Gold Air International has ordered two new Bombardier Global 5000s in a deal valued at close to $80 million. The UK executive charter operator will receive the long-range jets between late 2008 and early 2009, allowing it to take on intercontinental missions.
According to managing director Will Curtis, Gold Air wanted an aircraft to exploit rising demand for flights out of Europe into the former Soviet republics, the Middle East and China, as well as for transatlantic trips. In his view, there is now more long-range executive charter potential in Europe than in the U.S. due to the rapid opening up of business opportunities on the eastern fringes of the continent.
In addition to the Global 5000, which will have a 15-seat cabin configuration, Gold Air also evaluated Dassault’s Falcon 900EX and the Gulfstream G450. Curtis said the company chose the Global 5000 largely for its runway performance (5,000-foot balanced field length), range (4,800 nm with NBAA IFR reserves and eight passengers) and generous cabin area (294 sq ft and 6.25 feet high).

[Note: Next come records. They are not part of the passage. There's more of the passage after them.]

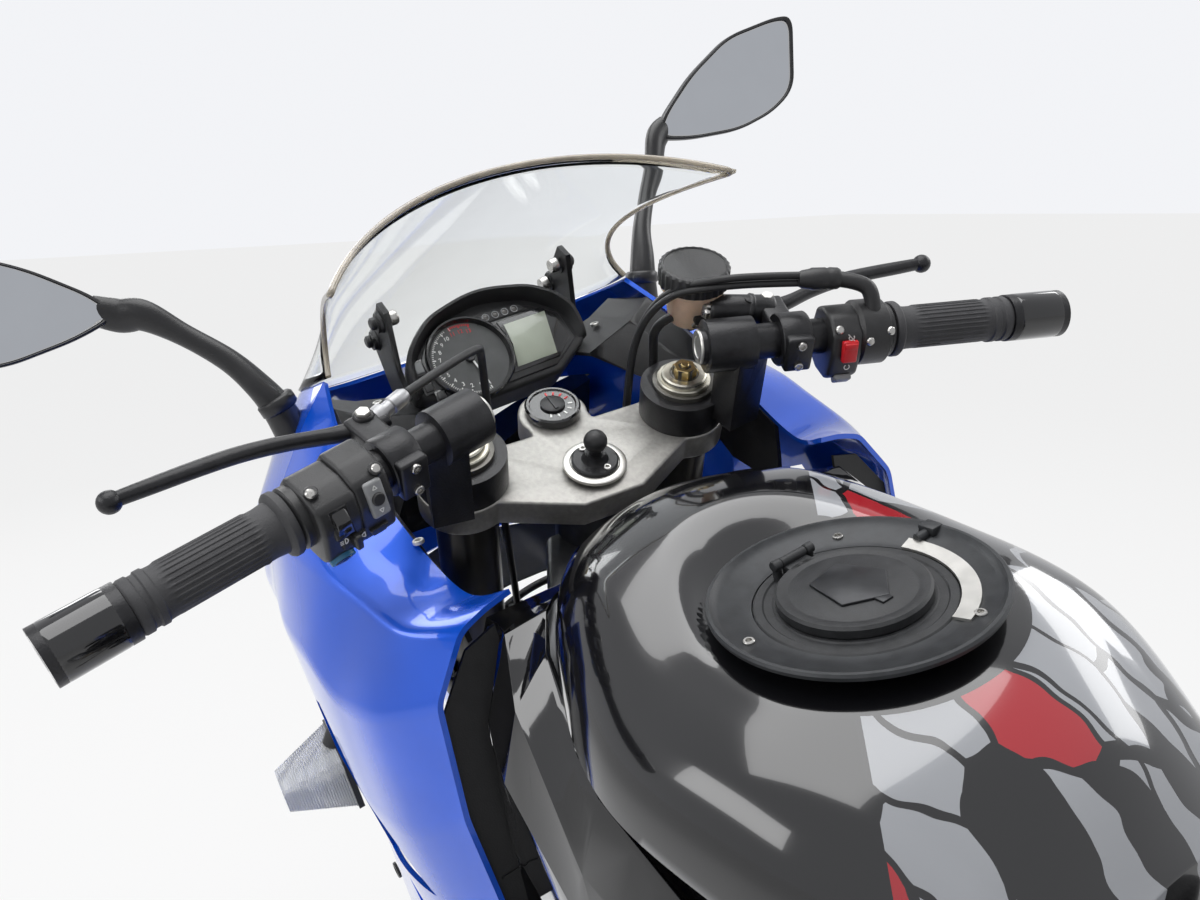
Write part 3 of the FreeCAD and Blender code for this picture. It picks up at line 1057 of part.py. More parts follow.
def write(place, steer, stand_axis):
    """Set the leaned bike down with the middle of its box over the origin, and say where things are."""
    posed = {}
    box = FreeCAD.BoundBox()
    for name, (body, shape) in NODES.items():
        pose = place * steer if body in ("steering", "front_wheel") else place
        posed[name] = shape.transformed(pose.Matrix, True)
        box.add(posed[name].optimalBoundingBox(True, False))
    shift = Vector(-box.Center.x, -box.Center.y, 0)
    os.makedirs("parts", exist_ok=True)
    for name, shape in posed.items():
        shape.translate(shift)
        if not shape.isValid() or shape.Volume <= 0:
            print("check", name)
        shape.exportStep(f"parts/{name}.step")
    print("box", [round(v, 1) for v in (box.XMin + shift.x, box.YMin + shift.y, box.ZMin, box.XMax + shift.x,
                                        box.YMax + shift.y, box.ZMax)], len(posed))
    turned_pose = place * steer
    for label, pose, point, axis in (
            ("steering", place, AXIS_FOOT + AXIS_UP * LOWER_YOKE_W, AXIS_UP),
            ("front_wheel", turned_pose, FRONT_AXLE, Y), ("rear_wheel", place, REAR_AXLE, Y),
            ("side_stand", place, STAND_PIVOT, stand_axis),
            ("fuel_lid", place, Vector(CAP_X + HINGE_X, 0, RING_Z + HINGE_UP), Y),
            ("neck", place, Vector(CAP_X, 0, RING_Z - NECK_DEEP / 2), Z),
            ("ball", turned_pose, at_steer(0, 0, YOKE_TOP_W + 28), AXIS_UP),
            ("ring", place, Vector(CAP_X, 0, RING_Z + RING_TALL), Z)):
        where, along = pose.multVec(point) + shift, pose.Rotation.multVec(axis)
        print(label, [round(v, 4) for v in where], [round(v, 6) for v in along])


main()
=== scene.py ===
import json
from math import acos, atan2, cos, dist, hypot, pi, radians, sin

import bmesh
import bpy
from mathutils import Matrix, Vector


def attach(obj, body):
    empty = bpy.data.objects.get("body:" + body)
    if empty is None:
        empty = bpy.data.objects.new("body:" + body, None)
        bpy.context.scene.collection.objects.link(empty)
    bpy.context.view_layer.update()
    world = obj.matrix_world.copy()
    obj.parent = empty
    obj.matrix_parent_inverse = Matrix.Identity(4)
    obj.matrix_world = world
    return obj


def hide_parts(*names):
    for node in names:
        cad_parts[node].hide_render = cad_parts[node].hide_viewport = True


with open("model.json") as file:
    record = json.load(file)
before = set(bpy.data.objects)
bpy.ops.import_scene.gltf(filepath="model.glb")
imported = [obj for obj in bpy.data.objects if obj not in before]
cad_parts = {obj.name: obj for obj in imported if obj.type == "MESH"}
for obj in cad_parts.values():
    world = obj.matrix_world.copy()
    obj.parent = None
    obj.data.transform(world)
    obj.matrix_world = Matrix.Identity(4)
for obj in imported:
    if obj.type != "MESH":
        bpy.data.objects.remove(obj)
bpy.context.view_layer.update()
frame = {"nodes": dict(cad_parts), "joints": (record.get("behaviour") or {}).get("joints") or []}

# The motorcycle leans on its side stand with its bars turned a little. Its pieces are drawn in
# millimetres on the upright machine (x forward, y left, z up from the ground under the rear axle) or
# on the steering axis (u forward, v left, w up along it), and these matrices set them in the frame.
RAKE = radians(24.5)
REAR_AXLE_UP, LOWER_YOKE_UP = 313.17, 770.0
joints = {joint["name"]: joint for joint in frame["joints"]}
steer_up = Vector(joints["steering"]["axis"])
bike_left = Vector(joints["rear_wheel"]["axis"])
steer_fore = bike_left.cross(steer_up)
bike_fore = steer_fore * cos(RAKE) - steer_up * sin(RAKE)
bike_up = steer_fore * sin(RAKE) + steer_up * cos(RAKE)
bar_left = Vector(joints["front_wheel"]["axis"])


def axes(x, y, z, origin):
    """A matrix from millimetres on three directions to metres in the frame."""
    turn = Matrix((x, y, z)).transposed().to_4x4()
    return Matrix.Translation(origin) @ turn @ Matrix.Scale(0.001, 4)


BIKE = axes(bike_fore, bike_left, bike_up,
            Vector(joints["rear_wheel"]["pos_m"]) - bike_up * REAR_AXLE_UP / 1000)
STEER = axes(bar_left.cross(steer_up), bar_left, steer_up,
             Vector(joints["steering"]["pos_m"]) - steer_up * LOWER_YOKE_UP / 1000)
MIRROR = Matrix.Diagonal((1, -1, 1, 1))

# The photographer stood behind the left grip and looked forward and down over the tank; the angles
# are those of the lens on the upright machine, and the focal length is in pixels of a 1200 wide frame.
EYE = Vector((477, 325, 1223))
YAW, PITCH, ROLL = (radians(a) for a in (-27.4, 20.7, -13.0))
FOCUS_PX, FRAME_PX, SENSOR = 965.0, 1200.0, 36.0
look = Vector((cos(PITCH) * cos(YAW), cos(PITCH) * sin(YAW), -sin(PITCH)))
level = Vector((sin(YAW), -cos(YAW), 0))
over = level.cross(look)
right = level * cos(ROLL) + over * sin(ROLL)
top = over * cos(ROLL) - level * sin(ROLL)


def placed(name, data):
    """A new object in the scene, at the origin."""
    made = bpy.data.objects.new(name, data)
    bpy.context.scene.collection.objects.link(made)
    return made


camera = placed("camera", bpy.data.cameras.new("camera"))
camera.data.sensor_width = SENSOR
camera.data.lens = FOCUS_PX / FRAME_PX * SENSOR
camera.data.clip_start = 0.02
turn = BIKE.to_3x3().normalized() @ Matrix((right, top, -look)).transposed()
camera.matrix_world = Matrix.Translation(BIKE @ EYE) @ turn.to_4x4()
bpy.context.scene.camera = camera

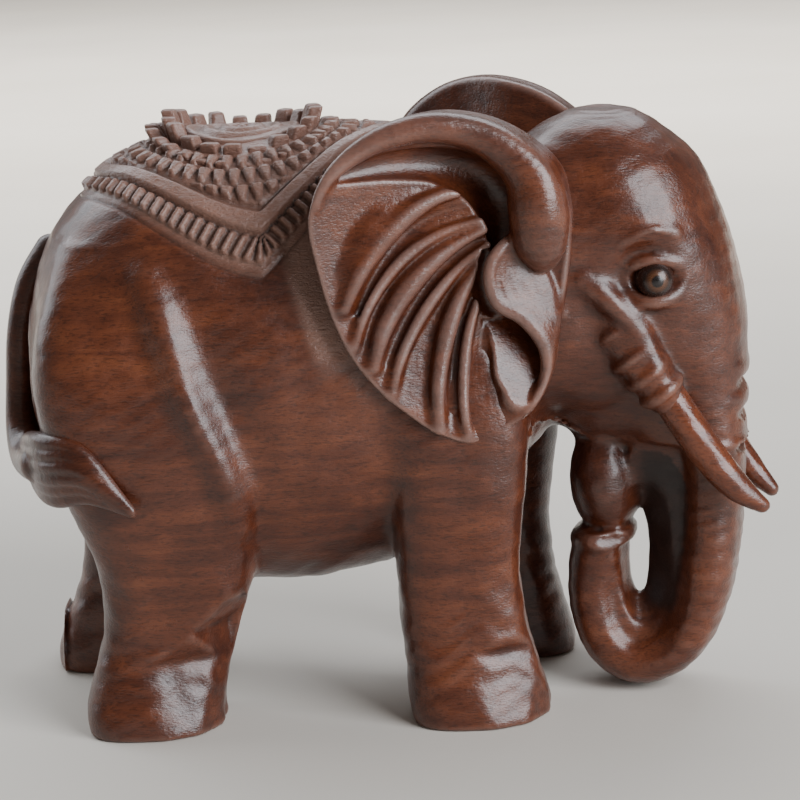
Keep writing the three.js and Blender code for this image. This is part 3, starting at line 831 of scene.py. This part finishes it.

Meanwhile, the company is now nearing completion of the renewal of its existing Learjet 45 fleet. Gold Air has a policy of replacing all its light jets after no more than five years and is replacing its original Learjet 45s with Bombardier’s new Learjet 45XR at a total cost of $55 million.

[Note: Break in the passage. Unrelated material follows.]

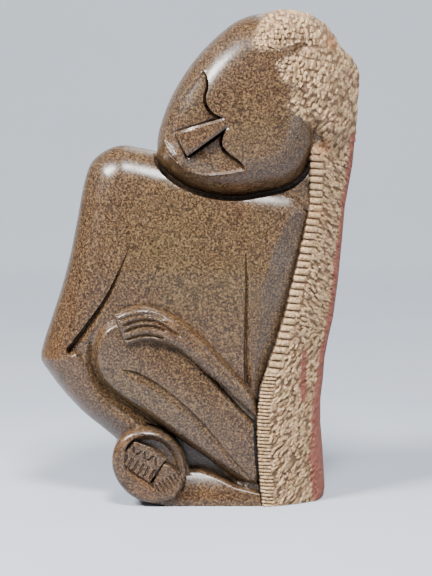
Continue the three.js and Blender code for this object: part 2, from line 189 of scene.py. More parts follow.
# The hair over the crown: where the pecked stone begins beside the polished head, with the tips of its locks.
HAIR = [
    (41, 368), (44, 381), (52, 395), (58, 406), (138, 406), (138, 262), (87, 262), (86, 275), (88, 285),
    (92, 292), (99, 296), (92, 301), (83, 310), (74, 315), (69, 322), (72, 327), (70, 332), (75, 336),
    (69, 339), (63, 342), (64, 348), (60, 352), (61, 357), (74, 361), (85, 370), (83, 373), (75, 370),
    (63, 366), (49, 364),
]
HAIR_VALLEYS = [
    [(69, 332), (81, 329), (95, 322), (110, 315), (118, 306)],
    [(84, 372), (97, 366), (108, 358), (118, 344)],
]
STRAY_PECKS = [(71, 303), (75, 299), (80, 294), (83, 291), (87, 286), (89, 282), (78, 297)]
HAIR_ROOT = (-10, 374)
STRAND_TURN = 2.9
TUFT_PITCH = 2.5
COMB_PITCH = 5.7
COMB_CHANGE = 108
COMB_WIDTH = 11
STROKE_PITCH = 3.1
STROKE_LENGTH = 6.5
STROKE_CHANGE = 138
PECK_DEPTH = 2.2

# The middle of the underside lies here in the outlines' own coordinates.
ORIGIN = (-0.65, -2.0)

# Grid of the maps, and how many map steps make one cell of the skin.
STEP = 0.4
CELL_STEPS = 2
LOW = (-138.0, -3.2)
HIGH = (138.0, 405.0)
XS = np.arange(LOW[0], HIGH[0], STEP)
ZS = np.arange(LOW[1], HIGH[1], STEP)
YS = np.arange(-56.0, 52.0, STEP * CELL_STEPS)
X, Z = np.meshgrid(XS, ZS)
OUTSIDE = -50.0
SHARP = 0.4
TRIANGLES = 194000
SHARP_FROM = 36
SPECK = 50


def ramp(value, start, end):
    return np.clip((value - start) / (end - start), 0, 1)


def soft(value, start, end):
    t = ramp(value, start, end)
    return t * t * (3 - 2 * t)


def smooth(points, closed=False, fine=6):
    """Close points along the centripetal Catmull-Rom curve through the given ones."""
    given = np.array(points, float)
    count = len(given)

    def at(i):
        if closed:
            return given[i % count]
        if i < 0:
            return 2 * given[0] - given[1]
        if i >= count:
            return 2 * given[-1] - given[-2]
        return given[i]

    u = (np.arange(fine) / fine)[:, None]
    found = []
    for i in range(count if closed else count - 1):
        p0, p1, p2, p3 = (at(i + k) for k in (-1, 0, 1, 2))
        d0, d1, d2 = (math.dist(a, b) ** 0.5 for a, b in ((p0, p1), (p1, p2), (p2, p3)))
        m1 = ((p1 - p0) / d0 - (p2 - p0) / (d0 + d1) + (p2 - p1) / d1) * d1
        m2 = ((p2 - p1) / d1 - (p3 - p1) / (d1 + d2) + (p3 - p2) / d2) * d1
        found.append(
            (2 * u**3 - 3 * u**2 + 1) * p1 + (u**3 - 2 * u**2 + u) * m1
            + (3 * u**2 - 2 * u**3) * p2 + (u**3 - u**2) * m2
        )
    if not closed:
        found.append(given[-1:])
    return np.concatenate(found)


def window(low, high):
    """Rows and columns of the maps between two corners."""
    return slice(*np.searchsorted(ZS, (low[1], high[1]))), slice(*np.searchsorted(XS, (low[0], high[0])))


def nearest(line, closed, margin):
    """Distance to a line over the maps, the side it lies on and the share of the way along."""
    away = np.full(X.shape, float(margin))
    side = np.ones(X.shape)
    share = np.zeros(X.shape)
    ends = np.roll(line, -1, axis=0) if closed else line[1:]
    starts = line if closed else line[:-1]
    lengths = np.hypot(*(ends - starts).T)
    gone = np.concatenate([[0], np.cumsum(lengths)])
    for a, b, length, before in zip(starts, ends, lengths, gone):
        if length < 1e-9:
            continue
        part = window(np.minimum(a, b) - margin, np.maximum(a, b) + margin)
        px, pz = X[part] - a[0], Z[part] - a[1]
        ux, uz = (b - a) / length
        t = np.clip(px * ux + pz * uz, 0, length)
        ox, oz = px - t * ux, pz - t * uz
        d = np.hypot(ox, oz)
        near = d < away[part]
        away[part] = np.where(near, d, away[part])
        side[part] = np.where(near, np.sign(ux * oz - uz * ox + 1e-12), side[part])
        share[part] = np.where(near, (before + t) / gone[-1], share[part])
    return away, side, share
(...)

The operator’s good experience with the Learjet 45s and the advantageous trade-in terms also tipped the balance in Bombardier’s favor. “The service from Bombardier has been fantastic,” said Curtis. “They have bent over backwards to help us, and this was a big factor.”
Gold Air found the first six Learjet 45s economical to run under the five-year warranty program for which it signed up. This also helped to bolster the aircraft’s residual value. Each of the Learjet 45s had logged around 3,200 hours when it was traded in.
According to Curtis, customers are becoming increasingly discerning about the age of the aircraft they fly. He believes that Gold Air’s insistence on replacing aircraft at or before five years in service has created a significant product differentiator for it in the European charter market. In his experience, clients quickly realize how much quieter the cabins of the younger aircraft are and become reluctant to settle for older types. “Many other operators are just soldiering on with older aircraft,” he told AIN.
New technical requirements such as mode-S transponders and PRnav (precision area navigation) have also bolstered Gold Air’s belief in the merits of replacing aircraft well within their service life. For example, the Learjet 45s would soon have required upgrading to the PRnav standard to operate in Europe.
The Gold Air managing director hopes that the increasing authority of the new European Aviation Safety Agency will put an end to the days when business aircraft operators could count on repeated exemptions and delays for new technical requirements. In his view, the charter industry has been impeded by national aviation authorities delaying the introduction of new equipment. He revealed that in 2002 the threat of legal action by Gold Air had prevented the UK Civil Aviation Authority from delaying the mandate for enhanced ground proximity warning systems.
Curtis also maintained that the Learjet 45XR has an important performance edge over even newer rivals in the same class. “It [the 45XR] is quick in the climb and cruise phases so that in real terms it is 100 knots faster than a [Cessna Citation] Bravo and 50 knots faster than an Excel,” he claimed. “This means that it is 50 minutes faster than the Bravo on the flight from London to Malaga (on the south coast of Spain) and 20 minutes faster than the Excel.”
In addition to ad hoc charter, Gold Air also markets flight time in blocks of 25, 50, 100 and 400 hours, with customers receiving discounts of between 7 and 10 percent for booking this way. Block charter clients now account for about 50 percent of the company’s flying.
The operator, based at London’s Biggin Hill Airport, also flies for Bombardier’s Skyjet International block charter program. Curtis said that this now forms a substantial part of its operations, and he maintained that there is no conflict with its own services.
In fact, with Bombardier’s blessing, Gold Air has previously signed up Skyjet customers for its own block charter terms. The manufacturer established Skyjet with the expressed intention of getting more people flying in its aircraft, boosting demand for them in the charter market and helping today’s charter customers become tomorrow’s aircraft owners.
Gold Air was founded 10 years ago by London entrepreneurs David and Ralph Gold, whose empire (with annual sales of almost $240 million) also includes the Ann Summers lingerie and sex toys group, racy tabloid newspaper The Daily Sport and Birmingham City professional soccer team. During this period, the operator has achieved year-on-year annual growth of 10 percent.